[START OF Data shown]
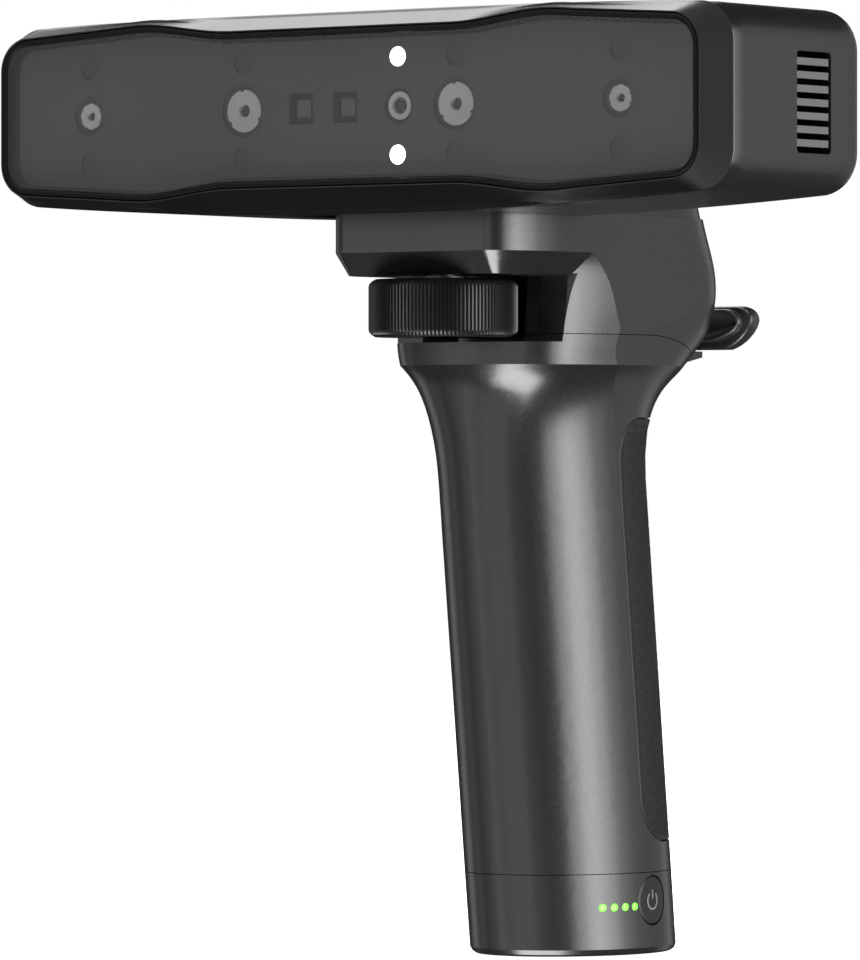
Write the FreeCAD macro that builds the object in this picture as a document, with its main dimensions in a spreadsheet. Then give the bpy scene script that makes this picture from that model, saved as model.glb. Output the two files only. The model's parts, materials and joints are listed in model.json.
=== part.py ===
import FreeCAD, Part
import math
import os
import Sketcher
from FreeCAD import Placement, Rotation, Vector

# Handheld structured-light scanner: a long sensor head on a battery handle.
# +X runs along the head, the sensors look towards -Y, +Z is up.
# The origin is the centre of the handle's foot, on its bottom plane. All sizes are in millimetres.

dimensions = {
    # sensor head
    "headLength": 175.0,
    "headTop": 184.4,
    "headCrown": 0.8,
    "headBottom": 145.25,
    "headBottomRise": 2.9,
    "headFront": -76.0,
    "rimDepth": 7.0,
    "headRear": -24.9,
    "headCorner": 7.8,
    "rearRound": 3.2,
    "headWall": 2.0,
    "sightLine": 165.7,
    # front window
    "windowLength": 166.0,
    "windowWaist": 27.8,
    "windowPeak": 31.8,
    "windowEnd": 28.4,
    "windowCorner": 5.0,
    "windowThick": 1.4,
    "gasketWide": 1.2,
    # optics behind the window
    "opticsGap": 1.6,
    "opticsThick": 2.0,
    "farCameraPlace": 64.2,
    "nearCameraPlace": 25.7,
    "farCameraRadius": 3.8,
    "nearCameraRadius": 5.2,
    "farLensRadius": 2.5,
    "nearLensRadius": 4.1,
    "colourPlace": 12.3,
    "colourRadius": 3.5,
    "colourLensRadius": 1.9,
    "projectorPlace": -6.05,
    "projectorPitch": 10.7,
    "projectorSize": 5.9,
    "lampDrop": 9.4,
    "whiteLampPlace": 12.0,
    "whiteLampRadius": 1.9,
    "nightLampRadius": 2.3,
    # side vents
    "ventFront": -48.1,
    "ventWide": 11.4,
    "ventBottom": 155.6,
    "ventTall": 19.3,
    "ventBars": 7.0,
    "slotPitch": 2.39,
    "ventSlot": 1.22,
    # handle
    "gripHalfWide": 18.7,
    "gripHalfDeep": 23.8,
    "gripLean": 0.112,
    "gripStart": 0.9,
    "gripWall": 2.0,
    "capTop": 16.3,
    "seamHeight": 122.5,
    "seamRearDrop": 6.0,
    "seamGap": 0.15,
    "deckTop": 146.0,
    "deckBottom": 134.0,
    "deckHalfWide": 24.4,
    "deckFront": -52.5,
    "deckCornerWide": 7.5,
    "deckCornerDeep": 18.0,
    "deckBevelIn": 2.9,
    "deckBevelUp": 4.4,
    "padGap": 0.6,
    "notchBottom": 121.0,
    "notchBack": -25.4,
    "notchSideBack": -29.2,
    # clamp wheel and screw
    "wheelPlace": -42.5,
    "wheelRadius": 14.6,
    "wheelBottom": 121.9,
    "wheelTop": 133.2,
    "wheelBevel": 1.2,
    "screwRadius": 3.1,
    "threadRadius": 3.175,
    # rubber pad on the grip
    "padBottom": 22.0,
    "padTop": 106.4,
    "padThick": 0.9,
    "padCorner": 9.0,
    # foot
    "buttonRadius": 4.85,
    "buttonHeight": 10.6,
    "batteryLampHeight": 9.6,
    "batteryLampRadius": 0.85,
    # cam lever behind the neck
    "leverPinX": -10.0,
    "leverPinY": 29.6,
    "leverPinRadius": 1.5,
    "leverBottom": 120.2,
    "leverTop": 128.9,
    "leverReach": 34.4,
    "leverThick": 3.4,
}

doc = FreeCAD.newDocument("handheldScanner")
sheet = doc.addObject("Spreadsheet::Sheet", "Sizes")
for row, (alias, value) in enumerate(dimensions.items(), start=1):
    sheet.set(f"A{row}", alias)
    sheet.set(f"B{row}", str(value))
    sheet.setAlias(f"B{row}", alias)
doc.recompute()

nodes = []


def size(alias):
    return float(getattr(sheet, alias))


def bind(obj, **expressions):
    # Each keyword is a property, with a double underscore for a dot.
    for prop, text in expressions.items():
        obj.setExpression(prop.replace("__", "."), str(text))
    return obj


def block(name, x, y, z, length, width, height):
    # Box from its low corner, all six values as sheet expressions.
    obj = doc.addObject("Part::Box", name)
    return bind(
        obj,
        Length=length,
        Width=width,
        Height=height,
        Placement__Base__x=x,
        Placement__Base__y=y,
        Placement__Base__z=z,
    )


turns = {
    "+Z": Rotation(),
    "-Z": Rotation(Vector(1, 0, 0), 180),
    "-Y": Rotation(Vector(1, 0, 0), 90),
    "+Y": Rotation(Vector(1, 0, 0), -90),
    "+X": Rotation(Vector(0, 1, 0), 90),
    "-X": Rotation(Vector(0, 1, 0), -90),
}


def rod(name, x, y, z, radius, length, facing="+Z"):
    obj = doc.addObject("Part::Cylinder", name)
    obj.Placement = Placement(Vector(), turns[facing])
    return bind(
        obj,
        Radius=radius,
        Height=length,
        Placement__Base__x=x,
        Placement__Base__y=y,
        Placement__Base__z=z,
    )


def cut(name, base, *tools):
    for number, tool in enumerate(tools):
        last = number == len(tools) - 1
        obj = doc.addObject("Part::Cut", name if last else f"{name}_step{number}")
        obj.Base = base
        obj.Tool = tool
        base = obj
    return base


def fuse(name, *pieces):
    obj = doc.addObject("Part::MultiFuse", name)
    obj.Shapes = list(pieces)
    return obj


def common(name, first, second):
    obj = doc.addObject("Part::MultiCommon", name)
    obj.Shapes = [first, second]
    return obj


def group(name, *pieces):
    obj = doc.addObject("Part::Compound", name)
    obj.Links = list(pieces)
    return obj


def shaped(name, shape):
    obj = doc.addObject("Part::Feature", name)
    obj.Shape = shape
    obj.Placement = Placement()
    return obj


def node(obj, label):
    obj.Label = label
    nodes.append(obj)
    return obj


def planeOf(body, role):
    return next(item for item in body.Origin.OriginFeatures if item.Role == role)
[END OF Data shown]
Make an exact copy of all the data.

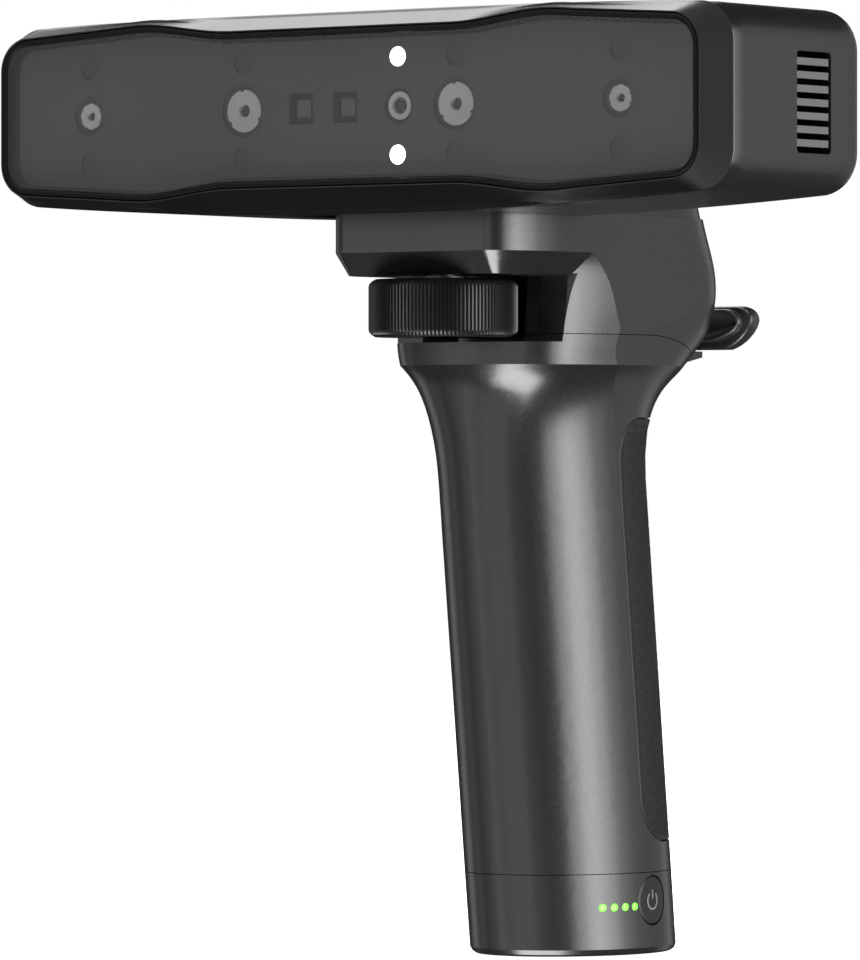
Write the FreeCAD macro that builds the object in this picture as a document, with its main dimensions in a spreadsheet. Then give the bpy scene script that makes this picture from that model, saved as model.glb. Output the two files only. The model's parts, materials and joints are listed in model.json.
=== part.py ===
import FreeCAD, Part
import math
import os
import Sketcher
from FreeCAD import Placement, Rotation, Vector

# Handheld structured-light scanner: a long sensor head on a battery handle.
# +X runs along the head, the sensors look towards -Y, +Z is up.
# The origin is the centre of the handle's foot, on its bottom plane. All sizes are in millimetres.

dimensions = {
    # sensor head
    "headLength": 175.0,
    "headTop": 184.4,
    "headCrown": 0.8,
    "headBottom": 145.25,
    "headBottomRise": 2.9,
    "headFront": -76.0,
    "rimDepth": 7.0,
    "headRear": -24.9,
    "headCorner": 7.8,
    "rearRound": 3.2,
    "headWall": 2.0,
    "sightLine": 165.7,
    # front window
    "windowLength": 166.0,
    "windowWaist": 27.8,
    "windowPeak": 31.8,
    "windowEnd": 28.4,
    "windowCorner": 5.0,
    "windowThick": 1.4,
    "gasketWide": 1.2,
    # optics behind the window
    "opticsGap": 1.6,
    "opticsThick": 2.0,
    "farCameraPlace": 64.2,
    "nearCameraPlace": 25.7,
    "farCameraRadius": 3.8,
    "nearCameraRadius": 5.2,
    "farLensRadius": 2.5,
    "nearLensRadius": 4.1,
    "colourPlace": 12.3,
    "colourRadius": 3.5,
    "colourLensRadius": 1.9,
    "projectorPlace": -6.05,
    "projectorPitch": 10.7,
    "projectorSize": 5.9,
    "lampDrop": 9.4,
    "whiteLampPlace": 12.0,
    "whiteLampRadius": 1.9,
    "nightLampRadius": 2.3,
    # side vents
    "ventFront": -48.1,
    "ventWide": 11.4,
    "ventBottom": 155.6,
    "ventTall": 19.3,
    "ventBars": 7.0,
    "slotPitch": 2.39,
    "ventSlot": 1.22,
    # handle
    "gripHalfWide": 18.7,
    "gripHalfDeep": 23.8,
    "gripLean": 0.112,
    "gripStart": 0.9,
    "gripWall": 2.0,
    "capTop": 16.3,
    "seamHeight": 122.5,
    "seamRearDrop": 6.0,
    "seamGap": 0.15,
    "deckTop": 146.0,
    "deckBottom": 134.0,
    "deckHalfWide": 24.4,
    "deckFront": -52.5,
    "deckCornerWide": 7.5,
    "deckCornerDeep": 18.0,
    "deckBevelIn": 2.9,
    "deckBevelUp": 4.4,
    "padGap": 0.6,
    "notchBottom": 121.0,
    "notchBack": -25.4,
    "notchSideBack": -29.2,
    # clamp wheel and screw
    "wheelPlace": -42.5,
    "wheelRadius": 14.6,
    "wheelBottom": 121.9,
    "wheelTop": 133.2,
    "wheelBevel": 1.2,
    "screwRadius": 3.1,
    "threadRadius": 3.175,
    # rubber pad on the grip
    "padBottom": 22.0,
    "padTop": 106.4,
    "padThick": 0.9,
    "padCorner": 9.0,
    # foot
    "buttonRadius": 4.85,
    "buttonHeight": 10.6,
    "batteryLampHeight": 9.6,
    "batteryLampRadius": 0.85,
    # cam lever behind the neck
    "leverPinX": -10.0,
    "leverPinY": 29.6,
    "leverPinRadius": 1.5,
    "leverBottom": 120.2,
    "leverTop": 128.9,
    "leverReach": 34.4,
    "leverThick": 3.4,
}

doc = FreeCAD.newDocument("handheldScanner")
sheet = doc.addObject("Spreadsheet::Sheet", "Sizes")
for row, (alias, value) in enumerate(dimensions.items(), start=1):
    sheet.set(f"A{row}", alias)
    sheet.set(f"B{row}", str(value))
    sheet.setAlias(f"B{row}", alias)
doc.recompute()

nodes = []


def size(alias):
    return float(getattr(sheet, alias))


def bind(obj, **expressions):
    # Each keyword is a property, with a double underscore for a dot.
    for prop, text in expressions.items():
        obj.setExpression(prop.replace("__", "."), str(text))
    return obj


def block(name, x, y, z, length, width, height):
    # Box from its low corner, all six values as sheet expressions.
    obj = doc.addObject("Part::Box", name)
    return bind(
        obj,
        Length=length,
        Width=width,
        Height=height,
        Placement__Base__x=x,
        Placement__Base__y=y,
        Placement__Base__z=z,
    )


turns = {
    "+Z": Rotation(),
    "-Z": Rotation(Vector(1, 0, 0), 180),
    "-Y": Rotation(Vector(1, 0, 0), 90),
    "+Y": Rotation(Vector(1, 0, 0), -90),
    "+X": Rotation(Vector(0, 1, 0), 90),
    "-X": Rotation(Vector(0, 1, 0), -90),
}


def rod(name, x, y, z, radius, length, facing="+Z"):
    obj = doc.addObject("Part::Cylinder", name)
    obj.Placement = Placement(Vector(), turns[facing])
    return bind(
        obj,
        Radius=radius,
        Height=length,
        Placement__Base__x=x,
        Placement__Base__y=y,
        Placement__Base__z=z,
    )


def cut(name, base, *tools):
    for number, tool in enumerate(tools):
        last = number == len(tools) - 1
        obj = doc.addObject("Part::Cut", name if last else f"{name}_step{number}")
        obj.Base = base
        obj.Tool = tool
        base = obj
    return base


def fuse(name, *pieces):
    obj = doc.addObject("Part::MultiFuse", name)
    obj.Shapes = list(pieces)
    return obj


def common(name, first, second):
    obj = doc.addObject("Part::MultiCommon", name)
    obj.Shapes = [first, second]
    return obj


def group(name, *pieces):
    obj = doc.addObject("Part::Compound", name)
    obj.Links = list(pieces)
    return obj


def shaped(name, shape):
    obj = doc.addObject("Part::Feature", name)
    obj.Shape = shape
    obj.Placement = Placement()
    return obj


def node(obj, label):
    obj.Label = label
    nodes.append(obj)
    return obj


def planeOf(body, role):
    return next(item for item in body.Origin.OriginFeatures if item.Role == role)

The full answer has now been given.